It Sucks No Matter What
Alex Tabarrok on price discrimination and buy-one-get-one-free.#
BOGOs can be much more profitable for stores than a half-price sale. To see why, assume that you value your first pizza of the night at $15.01 and the second at $5.01 and let's say it costs the store $2 to make each pizza. If the pizza store has a buy-one-get-one-free offer at $20 then you will buy two pizzas and the store will have profits of $16 ($20-$2-$2). But if the store sells pizzas for half price, $10 each, you will buy just one pizza and the store will have profits of just $8 ($10-$2). The BOGO doubles the store's profits!
Richard Tallent's main gripe with XML is mine as well.#
My biggest gripe with XML is the artificial difference between single child nodes and attributes. If there's one value and the value has no attributes, an attribute is more efficient. If not, child nodes are better. Six of one, half dozen the other as far as I am concerned, they should look identical after parsing. Yes, you can make some semantic argument about attributes vs. descendants, but what about real-world use? If I have one phone number it is an attribute, but if I have three (or they each have a country code) they magically have to be children? I'm not talking about how they are actually rendered in XML, I'm talking about the way they appear program-side. Why should the developer have to care which is which as long as the XML writer spits out something well-formed?
Typepad appears to be down.
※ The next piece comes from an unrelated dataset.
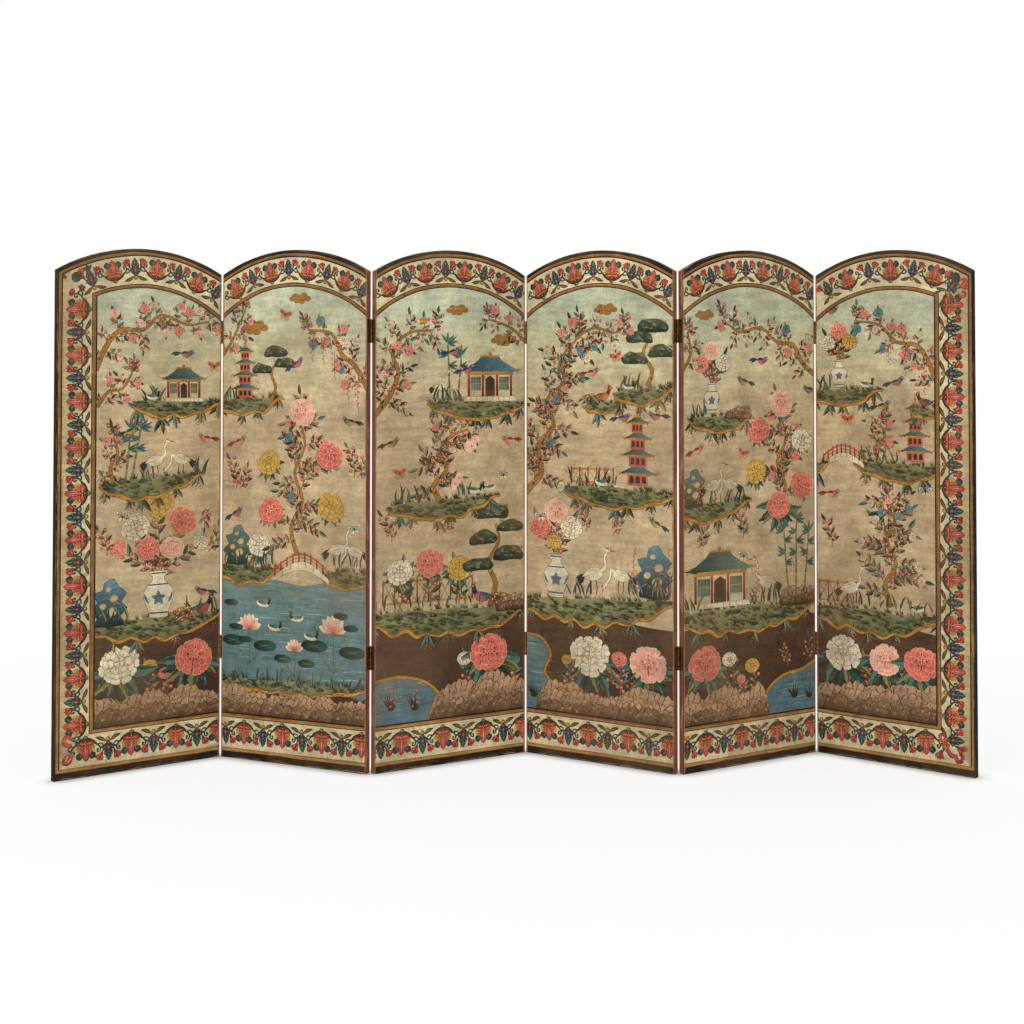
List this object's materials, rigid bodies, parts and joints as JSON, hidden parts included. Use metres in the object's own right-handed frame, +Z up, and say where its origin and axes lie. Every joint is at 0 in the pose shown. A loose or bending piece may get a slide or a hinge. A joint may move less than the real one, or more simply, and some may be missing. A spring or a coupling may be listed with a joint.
{
  "type": "folding screen",
  "caption": "Free-standing folding screen of arched canvas-covered wooden leaves, joined by butt hinges on alternate faces so that it stands in a zigzag and folds flat.",
  "frame": {"origin": "middle of the footprint's box, on the floor", "axes": "+X along the screen from leaf 1 to leaf 6, +Y from the painted side to the back, +Z up"},
  "size_m": [2.95, 0.3886, 1.697],
  "materials": {
    "painted_canvas": "aged matt paint on canvas, lightly crackled",
    "backing_canvas": "plain dark size colour on canvas",
    "frame_wood": "red-brown stained pine, worn at the arrises",
    "hinge_brass": "dark tarnished brass"
  },
  "bodies": {
    "leaf_1": {"leaf_1_left_stile": "frame_wood", "leaf_1_right_stile": "frame_wood", "leaf_1_arched_rail": "frame_wood", "leaf_1_cross_rail": "frame_wood", "leaf_1_bottom_rail": "frame_wood", "leaf_1_front_canvas": "painted_canvas", "leaf_1_back_canvas": "backing_canvas", "fold_1_2_left_plates": "hinge_brass", "fold_1_2_pins": "hinge_brass"},
    "leaf_2": {"leaf_2_left_stile": "frame_wood", "leaf_2_right_stile": "frame_wood", "leaf_2_arched_rail": "frame_wood", "leaf_2_cross_rail": "frame_wood", "leaf_2_bottom_rail": "frame_wood", "leaf_2_front_canvas": "painted_canvas", "leaf_2_back_canvas": "backing_canvas", "fold_1_2_right_plates": "hinge_brass", "fold_2_3_left_plates": "hinge_brass", "fold_2_3_pins": "hinge_brass"},
    "leaf_3": {"leaf_3_left_stile": "frame_wood", "leaf_3_right_stile": "frame_wood", "leaf_3_arched_rail": "frame_wood", "leaf_3_cross_rail": "frame_wood", "leaf_3_bottom_rail": "frame_wood", "leaf_3_front_canvas": "painted_canvas", "leaf_3_back_canvas": "backing_canvas", "fold_2_3_right_plates": "hinge_brass", "fold_3_4_left_plates": "hinge_brass", "fold_3_4_pins": "hinge_brass"},
    "leaf_4": {"leaf_4_left_stile": "frame_wood", "leaf_4_right_stile": "frame_wood", "leaf_4_arched_rail": "frame_wood", "leaf_4_cross_rail": "frame_wood", "leaf_4_bottom_rail": "frame_wood", "leaf_4_front_canvas": "painted_canvas", "leaf_4_back_canvas": "backing_canvas", "fold_3_4_right_plates": "hinge_brass", "fold_4_5_left_plates": "hinge_brass", "fold_4_5_pins": "hinge_brass"},
    "leaf_5": {"leaf_5_left_stile": "frame_wood", "leaf_5_right_stile": "frame_wood", "leaf_5_arched_rail": "frame_wood", "leaf_5_cross_rail": "frame_wood", "leaf_5_bottom_rail": "frame_wood", "leaf_5_front_canvas": "painted_canvas", "leaf_5_back_canvas": "backing_canvas", "fold_4_5_right_plates": "hinge_brass", "fold_5_6_left_plates": "hinge_brass", "fold_5_6_pins": "hinge_brass"},
    "leaf_6": {"leaf_6_left_stile": "frame_wood", "leaf_6_right_stile": "frame_wood", "leaf_6_arched_rail": "frame_wood", "leaf_6_cross_rail": "frame_wood", "leaf_6_bottom_rail": "frame_wood", "leaf_6_front_canvas": "painted_canvas", "leaf_6_back_canvas": "backing_canvas", "fold_5_6_right_plates": "hinge_brass"}
  },
  "joints": [
    {"name": "fold_1_2", "type": "hinge", "parent": "leaf_1", "child": "leaf_2", "pos_m": [-0.99641, 0.12876, 0.897], "axis": [0, 0, 1], "range_deg": [-119.3, 60.7]},
    {"name": "fold_2_3", "type": "hinge", "parent": "leaf_2", "child": "leaf_3", "pos_m": [-0.47236, -0.0921, 0.897], "axis": [0, 0, -1], "range_deg": [-123.7, 56.3]},
    {"name": "fold_3_4", "type": "hinge", "parent": "leaf_3", "child": "leaf_4", "pos_m": [0.03068, 0.17315, 0.897], "axis": [0, 0, 1], "range_deg": [-116.4, 63.6]},
    {"name": "fold_4_5", "type": "hinge", "parent": "leaf_4", "child": "leaf_5", "pos_m": [0.52242, -0.11251, 0.897], "axis": [0, 0, -1], "range_deg": [-115.3, 64.7]},
    {"name": "fold_5_6", "type": "hinge", "parent": "leaf_5", "child": "leaf_6", "pos_m": [1.02027, 0.16235, 0.897], "axis": [0, 0, 1], "range_deg": [-109, 71]}
  ]
}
Suck.#
Tyler Cowen links to a story about fame and childhood.#
Celebrity worship may play an important part of growing up, suggest the results of a UK study.
Star-struck teens are generally emotionally well-adjusted and popular, with their celebrity interests forming a healthy part of adolescent development and bonding, say psychologists from the Universities of Leicester and Coventry.
However, those with extreme celebrity fascination, are likely to be lonely children without close attachments to friends or family, suggests the new study.
John Maltby and David Giles surveyed 191 English schoolchildren between the ages of 11 and 16. They found that those who avidly followed celebrities' lives were the most popular.
Dr. J. C. George excerpts a post of mine. No way to contact him though. I wonder what he thought of it.#
Curt Siffert writes about his Christian beliefs.#
My personal beliefs about God and Jesus are unsupported (as far as I know) from anything literal in the Bible. But as far as I know that doesn't make them any less likely of being the truth. I believe Jesus existed, was more than just a "great man", was a part of God, and I believe that God was heartbroken by the crucifixion of His son, and I believe the crucifixion wasn't what God desired for Him at all.
I think guilt, sacrifice, and sin are horrible concepts designed to undermine free will, love, and desire.
AKMA writes about The Passion, and it's very interesting.#
Second, Gibson has set himself a very peculiar challenge. Making a movie about the last twelve hours of Jesus' life seems as counter intuitive as making a movie of just the fifth act of Hamlet, or of Abraham Lincoln's trip to the theater; it's all the degradation and misery without any of the contextual cues that might render the events comprehensible. It's no wonder people feel deeply moved by this presentation — one would hope we'd feel sympathetic to an inoffensive civilian being dragged off the street, beaten to a bloody pulp, and executed in a uniquely agonizing way.
Now, the matter of context remains an interpretive choice — by opting out of a portrayal of Jesus' teaching and healing ministry, by ignoring the closely-reasoned controversies with his theological rivals, Gibson chooses to represent Jesus as unaccountably persecuted; he contrasts obscene suffering with utter innocence. But that's neither the gospels' narrative version of Jesus' life and significance nor even the passion narrative that, even in Mark, constitutes a heightened, concentrated narrative exposition of how Jesus ends up on the cross. Gibson chooses to film only the grimmest moments from a narrative that ranges from shared joys to confusion and dismay to transcendent ecstasy to brutal, dehumanizing torture.
Chip Gibbons writes about miscegenation laws.#
The government is simply a tool for domination, a weapon that certain individuals use to impose their will, their values and their boundaries upon others. At the root of the same-sex marriage debate is the question of who has the right to control the life, the choices and values of each individual, the individual or somebody else?
The government as an irrational inanimate entity cannot make choices. It is irrational to ask if the government has the right to control the lives of individuals. The government cannot have such a "right" because it does not even have the capability. The question is whether certain individuals have a "right" to use government to control the most personal choices that individuals make in their lives.
Chip Gibbons writes about The Passion and an alternatively way to view it.#
I wonder what it would be like to watch the movie without giving any credibility to the faith-based aspects of it; assuming that Jesus was nothing more than a man who suffered from some pretty serious delusions. Then it would just be the story of an individual being persecuted by both the church and the state. That would be a story I could identify with.
I'd like to watch the movie from that point of view, but don't want to be a victim of the marketing. So we'll see. Maybe Mel will read this post and send me a free ticket, good Christian dude that he is.